Par ailleurs, en avril 2023, 11 pays d’#Amériquelatine, dont le Venezuela, créent une « alliance » contre l’inflation. Emmenées par les « poids lourds », Brésil, Mexique, Argentine Chili (l’inflation a atteint 95 % en 2022, record vieux de 30 ans) et Colombie, l’ambition est de privilégier les échanges commerciaux entre les membres dans une zone où l’intégration économique reste faible. Cependant, les alliances antérieures restent prédominantes dans la région, le Mercosur par exemple est le principal carburant de l’économie mexicaine, où 50 % de ses importations et 85 % de ses exportations sont liées aux Etats-Unis. De même pour le Brésil et ses liens très étroits avec l’autre prétendant impérial qu’est la Chine.

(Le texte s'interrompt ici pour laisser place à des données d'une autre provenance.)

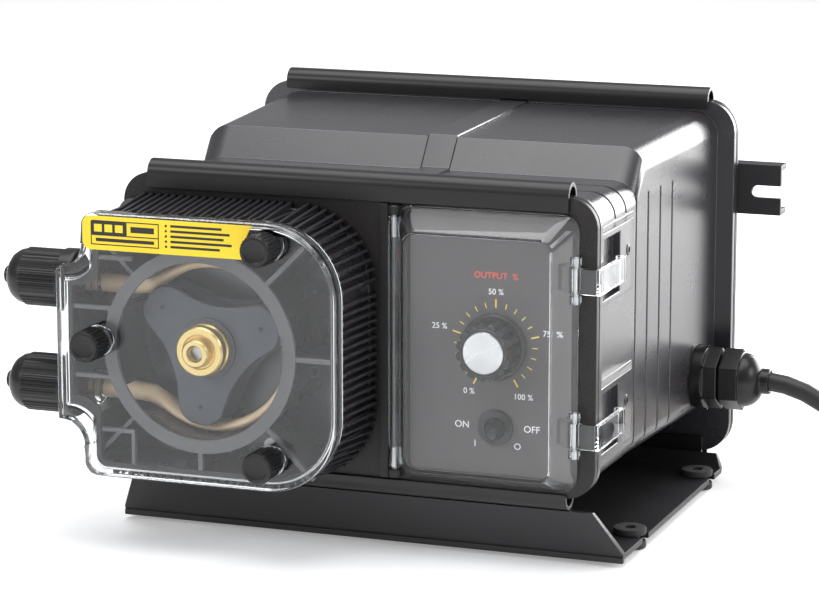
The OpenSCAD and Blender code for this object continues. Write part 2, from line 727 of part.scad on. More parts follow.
// ---------- clear cover ----------
module cover_slab(i, y, lift) along_y(y, y + 0.2) round_box(24.5 + i + 8 * lift, 109.5 - i - 7.5 * lift,
    40.5 + i + 8.5 * lift, 168.5 - i - 10 * lift, 8 - i);
module control_cover() color([0.8, 0.85, 0.9, 0.35]) difference() {
    union() {
        hull() {
            cover_slab(0, -115.3, 0);
            cover_slab(0, cover_face, 1);
        }
        // thin rim that lies on the panel
        difference() {
            along_y(-115.3, -113.3) round_box(hinge_x, 111.6, 39, 170, 6);
            block([0, -120, 30], [25.2, -110, 44.2]);
            block([0, -120, 164.8], [25.2, -110, 180]);
        }
        // hinge barrel and the knuckles for the latches
        translate([hinge_x, hinge_y, 44.2]) cylinder(r = 2.8, h = 120.6);
        block([hinge_x, -115.4, 44.2], [26, -113.4, 164.8]);
        for (z = latch_heights) for (s = [-1, 1]) {
            translate([latch_x, hinge_y, z + s * 9 - 2]) cylinder(r = 2.8, h = 4);
            block([latch_x - 4, hinge_y - 1, z + s * 9 - 2], [latch_x, -113.4, z + s * 9 + 2]);
        }
    }
    hull() {
        cover_slab(2.2, -113.6, 0);
        cover_slab(2.2, cover_face + 2.2, 1);
    }
    along_y(-116, -113) round_box(27.4, 107.2, 43, 166, 6);
    along_z(30, 180) translate([hinge_x, hinge_y]) circle(1.26);
    for (z = latch_heights) translate([latch_x, hinge_y, z - 12]) cylinder(r = 1.2, h = 24);
    // room for the latch barrels
    for (z = latch_heights) block([latch_x - 4.1, -121.9, z - 6.6], [latch_x + 5, -110, z + 6.6]);
}
module cover_hinge_pins() color("silver") for (z = [39.5, 155]) translate([hinge_x, hinge_y, z])
    cylinder(r = 1.2, h = 14.5);

// Clear latch: barrel, arm over the panel's edge, long leg along the side with a small bump
module latch(z) color([0.85, 0.9, 0.93, 0.4]) difference() {
    along_z(z - latch_half, z + latch_half) {
        translate([latch_x, hinge_y]) circle(2.8);
        translate([latch_x, hinge_y - 2.8]) square([12.9, 2.4]);
        translate([120.9, hinge_y - 2.8]) square([2.5, 41]);
        translate([120, -80]) circle(1.6);
    }
    translate([latch_x, hinge_y, z - 12]) cylinder(r = 1.26, h = 24);
}
module upper_latch() latch(latch_heights[0]);
module lower_latch() latch(latch_heights[1]);
module latch_pins() color("silver") for (z = latch_heights) translate([latch_x, hinge_y, z - 11])
    cylinder(r = 1.2, h = 22);

// ---------- gland and cord ----------
module gland_body() color([0.12, 0.12, 0.12]) difference() {
    union() {
        rod_x(gland_y, gland_z, 10.4, gland_start - 9, gland_start + 1);
        rod_x(gland_y, gland_z, 16, gland_start + 1, gland_start + 7.5);
        translate([gland_start + 7.5, gland_y, gland_z]) rotate([0, 90, 0])
            cylinder(r = gland_flats / sqrt(3), h = 7.5, $fn = 6);
        rod_x(gland_y, gland_z, 12, gland_start + 15, gland_start + 16);
    }
    rod_x(gland_y, gland_z, cord_r, gland_start - 10, gland_start + 17);
}
module gland_nut() color([0.12, 0.12, 0.12]) difference() {
    union() {
        translate([gland_start + 16, gland_y, gland_z]) rotate([0, 90, 0])
            cylinder(r = gland_flats / sqrt(3), h = 10, $fn = 6);
        translate([gland_start + 26, gland_y, gland_z]) rotate([0, 90, 0]) rotate_extrude()
            intersection() {
                square([14, 11]);
                union() {
                    square([5, 11]);
                    translate([4, 0]) circle(9.8);
                }
            }
        rod_x(gland_y, gland_z, 6.5, gland_start + 34, gland_end);
    }
    rod_x(gland_y, gland_z, cord_r, gland_start + 15, gland_end + 1);
}

// Cord from the gland to the coil: the points are on the cord's centre line
cord_route = [[146, 63, 58], [158, 63, 58], [166, 63, 57], [176, 63, 53.9], [186, 63, 48.7],
    [196, 63, 41.7], [205, 63, 34], [214, 63, 25.9], [223, 63, 18.4], [233, 63, 11.7],
    [243, 63, 7], [254, 63, 4.8]];
plug_route = [[coil_x, plug_y, plug_z + 0.3], [242, plug_y, plug_z + 0.4], [228, plug_y, plug_z + 0.2],
    [215, plug_y, plug_z]];
// A ring of points round the cord at point n of a route
function unit(v) = v / norm(v);
function heading(route, n) = unit(route[min(n + 1, len(route) - 1)] - route[max(n - 1, 0)]);
function ring(route, n, sides) = let (d = heading(route, n), a = unit(cross(d, [0, 0, 1])),
    b = cross(a, d)) [for (k = [0:sides - 1]) let (t = 360 * k / sides)
        route[n] + cord_r * (cos(t) * a + sin(t) * b)];
module cord_tube(route) {
    sides = 10;
    last = len(route) - 1;
    points = [for (n = [0:last]) each ring(route, n, sides)];
    walls = [for (n = [0:last - 1]) for (k = [0:sides - 1])
        [n * sides + k, n * sides + (k + 1) % sides, (n + 1) * sides + (k + 1) % sides,
            (n + 1) * sides + k]];
    start = [[for (k = [0:sides - 1]) sides - 1 - k]];
    end = [[for (k = [0:sides - 1]) last * sides + k]];
    polyhedron(points = points, faces = concat(walls, start, end));
}
module power_cord() color([0.15, 0.15, 0.15]) {
    cord_tube(cord_route);
    cord_tube(plug_route);
}
module cord_coil() color([0.15, 0.15, 0.15]) translate([coil_x, coil_y, 0]) rotate_extrude($fn = 96)
    difference() {
        translate([coil_mean_r - coil_half, 0]) square([2 * coil_half, coil_top]);
        translate([coil_mean_r + coil_half - 1, 0]) square([10, 0.05]);
    }
module coil_tie() color([0.3, 0.3, 0.3]) translate([coil_x, coil_y, 0]) rotate([0, 0, 20])
    translate([coil_mean_r - coil_half - 1.2, -4, 0]) difference() {
        cube([2 * coil_half + 2.4, 8, coil_top + 1.2]);
        translate([1.2, -1, -1]) cube([2 * coil_half, 10, coil_top + 1]);
    }
module plug() color([0.13, 0.13, 0.13]) translate([0, plug_y, plug_z]) {
    rod_x(0, 0, 7, 209, 215);
    along_x(185, 209) round_box(-12, 12, -14, 13, 6);
    color("gold") for (s = [-1, 1]) block([167, s * 6.35 - 0.75, -1], [185, s * 6.35 + 0.75, 5.3]);
    color("gold") rod_x(0, -9, 2.4, 165, 185);
}

main_housing();
front_panel();
rear_panel();
front_gasket();
rear_gasket();
front_top_rail();
front_bottom_rail();
rear_top_rail();
rear_bottom_rail();
mounting_base();
rubber_feet();
wall_bracket();
bracket_screws();
head_housing();
head_gasket();
head_cover();
head_label();
head_screws();
thumb_screw_top();
thumb_screw_left();
thumb_screw_bottom();
pump_tube();
tube_adapters();
discharge_nut();
suction_nut();
rotor_front_plate();
rotor_rear_plate();
roller_1();
roller_2();
roller_3();
roller_pins();
hub_nut();
rotor_shaft();
shaft_bearing();
shaft_seal();
gearbox_case();
gearbox_lid();
output_gear();
idler_gear();
idler_axle();
motor_can();
motor_armature();
circuit_board();
control_faceplate();
potentiometer();
speed_knob();
knob_cap();
switch_body();
switch_lever();
control_cover();
cover_hinge_pins();
upper_latch();
lower_latch();
latch_pins();
gland_body();
gland_nut();
power_cord();
cord_coil();
coil_tie();
plug();
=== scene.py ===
"""Looks of a peristaltic metering pump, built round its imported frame."""

import json
import math

import bmesh
import bpy
from mathutils import Matrix, Vector


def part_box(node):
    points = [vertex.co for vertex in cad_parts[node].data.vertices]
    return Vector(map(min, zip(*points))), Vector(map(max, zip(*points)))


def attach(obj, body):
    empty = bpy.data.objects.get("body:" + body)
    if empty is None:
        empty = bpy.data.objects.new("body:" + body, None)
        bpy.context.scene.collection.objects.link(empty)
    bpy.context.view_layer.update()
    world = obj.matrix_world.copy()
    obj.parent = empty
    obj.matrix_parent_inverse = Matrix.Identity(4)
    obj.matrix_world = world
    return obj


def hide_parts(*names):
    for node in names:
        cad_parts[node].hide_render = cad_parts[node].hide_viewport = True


bl_info = {
    "name": "Peristaltic pump looks",
    "version": (1, 0, 0),
    "blender": (4, 5, 0),
    "location": "View3D > Sidebar > Pump",
    "description": "Builds the visible pieces, finishes, stage and camera of a peristaltic pump",
    "category": "Object",
}

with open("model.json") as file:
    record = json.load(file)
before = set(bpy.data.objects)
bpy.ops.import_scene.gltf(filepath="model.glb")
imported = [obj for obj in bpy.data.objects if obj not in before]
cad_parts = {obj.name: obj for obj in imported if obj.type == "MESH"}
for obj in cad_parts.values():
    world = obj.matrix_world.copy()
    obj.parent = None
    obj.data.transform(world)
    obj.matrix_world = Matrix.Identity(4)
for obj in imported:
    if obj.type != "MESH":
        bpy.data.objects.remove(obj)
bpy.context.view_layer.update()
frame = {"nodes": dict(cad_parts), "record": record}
NODES = frame["nodes"]
MM = 0.001
TURN_TO = {
    "x": Matrix.Rotation(math.pi / 2, 4, "Y"),
    "y": Matrix.Rotation(-math.pi / 2, 4, "X"),
    "z": Matrix.Identity(4),
}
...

Cependant, la très faible intégration des économies régionales présente un immense potentiel !
- Les salaires
La consommation intérieure est catastrophique puisque le niveau des salaires est très éloigné des réalités de terrain des citoyens. En mai 2021, le salaire minimum est augmenté de 300 %, équivalent de 2,5 dollars, mais encore à peine suffisant pour acheter 1 kg de viande ! En mai 2024, Maduro augmente les primes pour le secteur public (5,5 millions de travailleurs) : « j’ai décidé de porter le revenu minimum global des travailleurs à 130 dollars », comprenant une prime alimentaire de 40 dollars et un « bonus de guerre économique » de 90 dollars. Mais le salaire minimum (donc pour le secteur privé), reste à… de 3,50 dollars (dernière progression en 2022, impacté d’une nouvelle dévaluation)… par mois. Aucune augmentation de prévue pour les autres primes, les allocations de chômage ou les pensions.

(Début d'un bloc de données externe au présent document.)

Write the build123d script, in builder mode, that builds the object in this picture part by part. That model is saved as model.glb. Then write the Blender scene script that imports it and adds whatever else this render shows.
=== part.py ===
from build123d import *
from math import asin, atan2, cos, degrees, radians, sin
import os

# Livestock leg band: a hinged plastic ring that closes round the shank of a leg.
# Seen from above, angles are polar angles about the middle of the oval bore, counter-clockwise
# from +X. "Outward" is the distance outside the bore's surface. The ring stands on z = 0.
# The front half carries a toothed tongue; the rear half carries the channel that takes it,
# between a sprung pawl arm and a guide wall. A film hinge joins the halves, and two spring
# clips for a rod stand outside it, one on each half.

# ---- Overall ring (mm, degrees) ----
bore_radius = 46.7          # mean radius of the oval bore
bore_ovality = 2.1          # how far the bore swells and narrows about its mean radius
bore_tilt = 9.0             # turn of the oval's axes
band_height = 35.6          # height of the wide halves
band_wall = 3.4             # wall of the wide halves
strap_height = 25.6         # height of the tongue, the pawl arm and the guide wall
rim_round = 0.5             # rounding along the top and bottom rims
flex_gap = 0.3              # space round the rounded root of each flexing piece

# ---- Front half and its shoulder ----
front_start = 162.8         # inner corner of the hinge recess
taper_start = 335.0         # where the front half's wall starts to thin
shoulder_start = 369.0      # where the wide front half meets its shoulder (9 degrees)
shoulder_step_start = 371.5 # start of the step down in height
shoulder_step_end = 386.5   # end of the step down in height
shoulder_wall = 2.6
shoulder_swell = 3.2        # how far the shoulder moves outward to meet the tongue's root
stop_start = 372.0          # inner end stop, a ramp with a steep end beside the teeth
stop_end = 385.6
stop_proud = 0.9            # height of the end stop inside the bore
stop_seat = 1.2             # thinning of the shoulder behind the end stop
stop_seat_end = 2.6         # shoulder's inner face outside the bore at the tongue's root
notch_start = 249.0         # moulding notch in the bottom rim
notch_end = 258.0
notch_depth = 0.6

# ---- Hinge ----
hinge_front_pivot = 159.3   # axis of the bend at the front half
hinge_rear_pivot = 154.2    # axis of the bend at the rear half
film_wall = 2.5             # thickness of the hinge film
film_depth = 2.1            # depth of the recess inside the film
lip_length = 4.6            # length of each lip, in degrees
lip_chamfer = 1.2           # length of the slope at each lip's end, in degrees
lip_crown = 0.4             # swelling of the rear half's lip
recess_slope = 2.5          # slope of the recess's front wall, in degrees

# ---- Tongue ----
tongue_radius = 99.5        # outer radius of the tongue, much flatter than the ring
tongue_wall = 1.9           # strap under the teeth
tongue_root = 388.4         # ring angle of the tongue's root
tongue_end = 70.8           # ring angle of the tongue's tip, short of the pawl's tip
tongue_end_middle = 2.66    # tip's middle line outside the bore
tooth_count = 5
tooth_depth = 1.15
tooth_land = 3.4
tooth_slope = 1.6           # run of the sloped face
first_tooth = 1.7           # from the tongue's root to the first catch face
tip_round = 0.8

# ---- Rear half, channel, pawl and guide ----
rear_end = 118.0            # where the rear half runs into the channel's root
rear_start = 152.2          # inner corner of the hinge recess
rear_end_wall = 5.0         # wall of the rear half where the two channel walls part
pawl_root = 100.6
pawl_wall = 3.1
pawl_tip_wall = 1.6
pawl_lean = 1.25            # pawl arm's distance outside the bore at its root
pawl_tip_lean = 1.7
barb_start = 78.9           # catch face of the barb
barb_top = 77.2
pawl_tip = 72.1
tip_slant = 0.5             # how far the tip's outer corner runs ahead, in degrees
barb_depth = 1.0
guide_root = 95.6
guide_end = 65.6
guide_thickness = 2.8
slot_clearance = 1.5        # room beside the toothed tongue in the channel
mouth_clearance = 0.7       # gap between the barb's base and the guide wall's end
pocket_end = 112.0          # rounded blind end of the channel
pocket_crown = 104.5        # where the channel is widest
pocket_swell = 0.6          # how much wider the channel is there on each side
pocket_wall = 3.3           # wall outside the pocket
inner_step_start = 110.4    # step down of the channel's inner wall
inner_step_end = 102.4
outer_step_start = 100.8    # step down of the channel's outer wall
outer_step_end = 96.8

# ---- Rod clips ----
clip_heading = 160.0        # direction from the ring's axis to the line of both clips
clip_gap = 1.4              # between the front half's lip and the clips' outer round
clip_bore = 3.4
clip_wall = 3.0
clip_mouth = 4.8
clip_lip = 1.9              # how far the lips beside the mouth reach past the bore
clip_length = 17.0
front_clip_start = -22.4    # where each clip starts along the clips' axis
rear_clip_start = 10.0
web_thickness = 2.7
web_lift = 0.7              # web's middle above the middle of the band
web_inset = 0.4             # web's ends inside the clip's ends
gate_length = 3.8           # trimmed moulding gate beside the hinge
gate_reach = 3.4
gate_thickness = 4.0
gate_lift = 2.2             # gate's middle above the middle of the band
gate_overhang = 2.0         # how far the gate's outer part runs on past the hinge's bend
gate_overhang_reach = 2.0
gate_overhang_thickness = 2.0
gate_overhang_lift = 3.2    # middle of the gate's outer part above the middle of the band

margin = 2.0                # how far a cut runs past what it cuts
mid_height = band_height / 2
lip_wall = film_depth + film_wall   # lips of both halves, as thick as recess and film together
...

En revanche, les ménages doivent faire face à un coût de la nourriture, pour la famille, de plus de 500 dollars par mois.
Le fait à retenir
Une nouvelle fois, les calculs et les manœuvres des Etats-Unis pour évincer un régime en place (incontestablement dictatorial) n’ont pas débouché sur les résultats espérés. Avec leur pragmatisme habituel (l’entêtement est également habituel chez certain stratège du Pentagone), après plusieurs séries de sanctions, mais devant la puissance du Réel, que sont les deux guerres actuelles (Ukraine et Moyen-Orient) et les tensions possibles sur l’approvisionnement, donc les prix, de l’énergie hydrocarbure, l’administration américaine montre un certain rapprochement avec le Venezuela.
Quand les dirigeants ne sont pas des alliés, il faut les transformer en partenaire de « business » ! Cela pourrait être la nouvelle doctrine de certains dirigeants américains.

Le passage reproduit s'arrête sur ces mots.